Pada peringatan Hari Buku Sedunia 2024 ini, Rumah Dunia mengadakan launching buku secara kolosal dengan hampir 100 judul buku yang diluncurkan.
Selain berbagai diskusi terkait buku, pergerakan literasi dan dinamikanya bersama para tokoh. Baik dari penulis, akademisi hingga birokrat ikut bicara. Bersama Kepala Perpusnaspress, Edi Wiyono, S.Sos, M.TR.AP, mengupas beberapa polemik yang dihadapi gerakan literasi di Indonesia, sekaligus upaya-upaya penanganannya sebagai bentuk kepeduliaan mewujudkan Indonesia dengan tingkat literasi lebih baik.
Rumah Dunia menjadi taman baca atau perpustakaan public yang terlahir dari kepedulian, bertujuan tidak saja meningkatkan kesadaran berliterasi tetapi juga kesejahteraan masyarakat di sekitarnya.
Seusai mengikuti serangkaian kegiatan peringatan Hari Buku Sedunia, kita melanjutkan perjalanan sebelum pulang. Dua lokasi yang sempat dikunjungi adalah Keraton Kaibon dan Mesjid Agung Banten. Pada 1815 Keraton Kaibon berfungsi sebagai tempat tinggal Ratu Aisyah, ibu dari Sultan Syaifudin.
Kaibon sendiri berasal dari kata keibuan yang berarti ibu yang lemah lembut. Luas mencapai 4 hektar dengan pintu gerbang utama terdapat 5 pintu dengan tinggi masing-masing 2 meter. Walaupun Keraton Kaibon hanya tinggal puing-puing tapi masih terlihat jejak-jejak kebesarannya dari arsitektur dan matrial yang masih tertinggal.

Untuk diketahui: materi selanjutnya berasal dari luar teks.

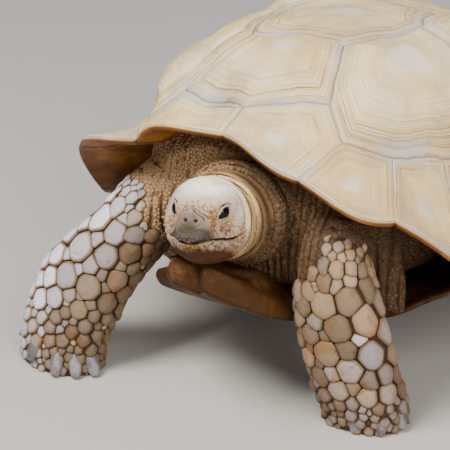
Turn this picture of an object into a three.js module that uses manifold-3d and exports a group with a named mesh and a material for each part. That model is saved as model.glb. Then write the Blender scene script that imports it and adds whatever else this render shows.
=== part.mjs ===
// Adult sulcata tortoise (Centrochelys sulcata), life size, walking with its right foreleg reaching forward.
//
// Millimetres, +Z up. The floor is z = 0, the animal faces -Y and its left side is +X. It is described
// round the middle of its shell; the last lines move the origin below the middle of the whole animal.
//
// The carapace is one smooth dome, described in polar form, on which every scute is a raised plate
// with an areola and growth steps. The plastron is built the same way, from below. Limbs, neck, head
// and tail are lofts along a bent line, whose large scales are fused on, and each is parted from what
// it grows from by a thin cut.

import * as THREE from "three";
import { mergeVertices } from "three/addons/utils/BufferGeometryUtils.js";
import Module from "manifold-3d";

const wasm = await Module();
wasm.setup();

const { Vector2, Vector3, Quaternion, MathUtils } = THREE;
const rad = MathUtils.degToRad;

// ---------------------------------------------------------------------------------------------------
// Driving dimensions
// ---------------------------------------------------------------------------------------------------

const GAP = 0.35; // clearance between nodes that meet
const ROOM = 1.15; // how much larger a rounded hollow is than what lies in it
const LEFT = 1;
const RIGHT = -1;

const SHELL_TOP = 349; // under the scutes, over the dome's centre
const DOME_CENTRE = -60; // its y

// Where the seams between neighbouring marginals meet the rim, front to rear, left side: x, y, z.
const RIM = [
  [0, -326, 293],
  [94, -339, 272],
  [184, -314, 243],
  [222, -240, 178],
  [238, -168, 140],
  [247, -84, 127],
  [250, -10, 122],
  [250, 64, 119],
  [244, 136, 119],
  [224, 204, 122],
  [174, 262, 122],
  [85, 302, 112],
  [0, 312, 98],
];

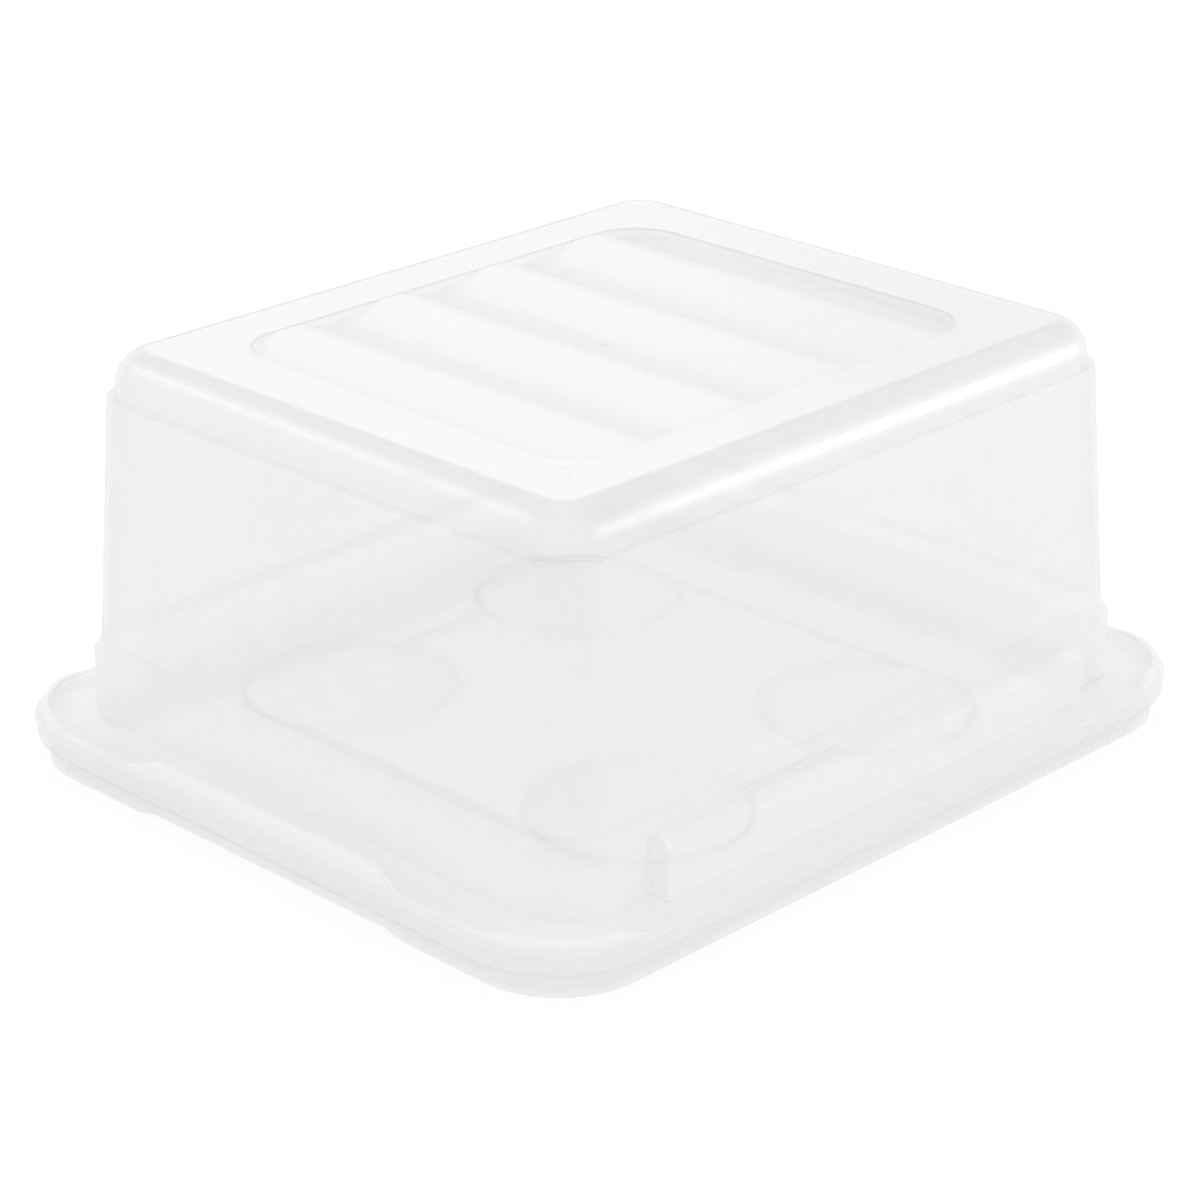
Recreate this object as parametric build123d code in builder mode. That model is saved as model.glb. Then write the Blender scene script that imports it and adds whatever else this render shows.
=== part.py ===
from build123d import *
import os
from math import cos, radians, sqrt, tan

# A proofing tub turned over on its own lid, as it is stored when empty. Lengths are in millimetres.
# Z is up, X runs along the long sides, and the origin is the middle of the surface that the lid lies on.

# Walls, fits and cuts
wall = 1.9
edge_gap = 0.3
plug_gap = 0.6
overrun = 1.0

# Tub: base, stacking foot and ledge
base_length = 322.8
base_width = 273.8
base_corner = 22.3
base_round = 14.6
foot_height = 19.5
ledge = 2.0

# Tub: tapered walls, then the small step out to the mouth band
wall_height = 107.9
wall_draft = 3.29
wall_top_corner = 20.0
wall_foot_corner = 22.0
band_step = 3.1
band_step_height = 5.5
band_corner = 24.2
band_rise = 28.4
mouth_drop = 9.4

# Tub: hollow bulges on the long sides
bulge_length = 255.6
bulge_reach = 9.0
bulge_drop = 0.5
bulge_round = 7.0

# Tub: rim web, and the leaning lip whose free edge is low along the long sides,
# dips beside each short side's grip and stands highest at the grip itself
rim_end_reach = 27.3
rim_side_reach = 23.9
lip_corner = 48.4
lip_straight = 0.9
lip_lean = 35.0
lip_height = 6.1
lip_side_height = 2.3
lip_side_length = 300.0
lip_side_ramp = 15.0
lip_grip_height = 9.0
lip_grip_length = 132.0
lip_grip_ramp = 15.0
lip_dip_height = 3.6
lip_dip_length = 40.0
lip_dip_ramp = 20.0
lip_bend = 25.0

# Tub: ribbed panel sunk in the base
rib_count = 4
rib_pitch = 58.6
rib_crest = 16.5
rib_round = 16.0
rib_drop = 0.3
trough_depth = 4.8
end_trough = 23.8
panel_width = 200.0
panel_corner = 24.0

# Tub: marks that the mould leaves, a gate nub and two fine rings
nub_radius = 2.2
nub_height = 1.0
ring_radius = 10.0
ring_line = 0.5
ring_depth = 0.3
ring_end_inset = 29.3
ring_side_inset = 39.3

# Lid: skirt under the rim, and the band that it stands on, arched at the short sides
skirt_inset = 0.7
skirt_straight = 4.3
skirt_round = 5.8
skirt_height = 18.8
stand_corner = 39.6
arch_rise = 2.4
arch_length = 136.0
arch_ramp = 12.0

# Lid: plug that enters the mouth, with a raised panel and four round corner pads
plug_height = 15.0
raised_length = 226.0
raised_width = 207.2
raised_corner = 6.0
raised_step = 1.2
pad_radius = 46.5
pad_spacing_x = 140.0
pad_spacing_y = 174.0

# Heights above the surface, from the lid up
skirt_start = skirt_height - skirt_straight - skirt_round
web_bottom = skirt_height + edge_gap
web_top = web_bottom + wall
mouth_edge = web_bottom - mouth_drop
band_top = web_bottom + band_rise
wall_foot = band_top + band_step_height
ledge_height = wall_foot + wall_height
tub_top = ledge_height + foot_height
rib_top = tub_top - rib_drop

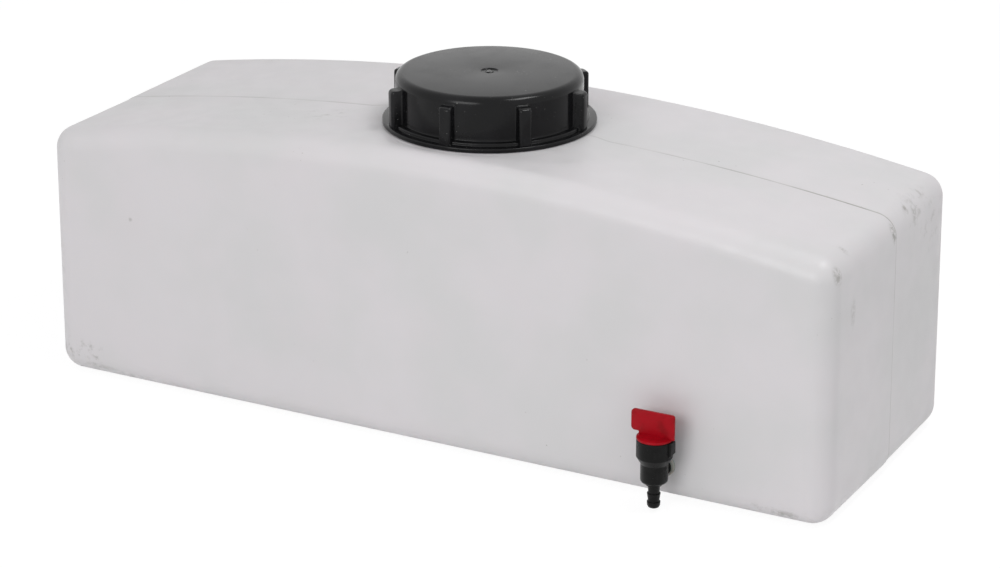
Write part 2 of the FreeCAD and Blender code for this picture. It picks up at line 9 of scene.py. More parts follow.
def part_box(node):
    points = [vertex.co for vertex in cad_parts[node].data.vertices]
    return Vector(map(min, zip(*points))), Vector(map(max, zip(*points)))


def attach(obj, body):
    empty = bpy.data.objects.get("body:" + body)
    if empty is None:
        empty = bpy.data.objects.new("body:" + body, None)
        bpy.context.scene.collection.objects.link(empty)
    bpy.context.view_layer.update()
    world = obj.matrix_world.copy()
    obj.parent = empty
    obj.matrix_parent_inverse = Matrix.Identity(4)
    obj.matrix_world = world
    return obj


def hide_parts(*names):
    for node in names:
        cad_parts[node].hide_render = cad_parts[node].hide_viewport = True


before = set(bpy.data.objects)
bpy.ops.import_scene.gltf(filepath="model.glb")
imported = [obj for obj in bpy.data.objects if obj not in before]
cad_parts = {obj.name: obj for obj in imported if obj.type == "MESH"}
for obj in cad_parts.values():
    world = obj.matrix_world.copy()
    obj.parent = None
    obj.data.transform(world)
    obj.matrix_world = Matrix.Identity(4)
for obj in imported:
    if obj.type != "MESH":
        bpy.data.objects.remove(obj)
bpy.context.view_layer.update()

# Blow moulded water tank with a ribbed screw cap and a push-in drain tap.
# Lengths are millimetres here and become metres when a mesh is made.

MM = 0.001


def box_mm(node):
    """Lowest and highest corner of a node of the frame, in millimetres."""
    low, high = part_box(node)
    return np.array(low) / MM, np.array(high) / MM


TANK_LOW, TANK_HIGH = box_mm("tank_shell")
CAP_LOW, CAP_HIGH = box_mm("screw_cap")
GASKET_LOW, GASKET_HIGH = box_mm("cap_gasket")
TAP_LOW, TAP_HIGH = box_mm("valve_body")
HANDLE_LOW, HANDLE_HIGH = box_mm("valve_handle")
GROMMET_LOW, GROMMET_HIGH = box_mm("outlet_grommet")
CAP_CENTRE = (CAP_LOW + CAP_HIGH) / 2
GROMMET_CENTRE = (GROMMET_LOW + GROMMET_HIGH) / 2

# Tank
HALF_LENGTH = 254.0
HALF_DEPTH = (TANK_HIGH[1] - TANK_LOW[1]) / 2
END_HEIGHT = 154.6
CROWN_RISE = 23.0
BASE_FLARE = 1.9
EDGE_RADIUS = 13.75
FLAT_HALF = HALF_DEPTH - EDGE_RADIUS
WALL = 3.2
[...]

Selain Keraton Kaibon, tempat berikutnya adalah Mesjid Agung Banten. Dibangun oleh Sultan Maulana Hasanuddin pertama kali pada tahun 1556. Dengan arsitektur yang menggambarkan berbagai kebudayaan. Islam, Hindu, Buddha, Tiongkok dan Belanda. Literasi begitu kaya, tidak saja berupa baca dan tulis, melainkan dari gedung-gedung dengan historical yang sangat penting untuk dilestarikan.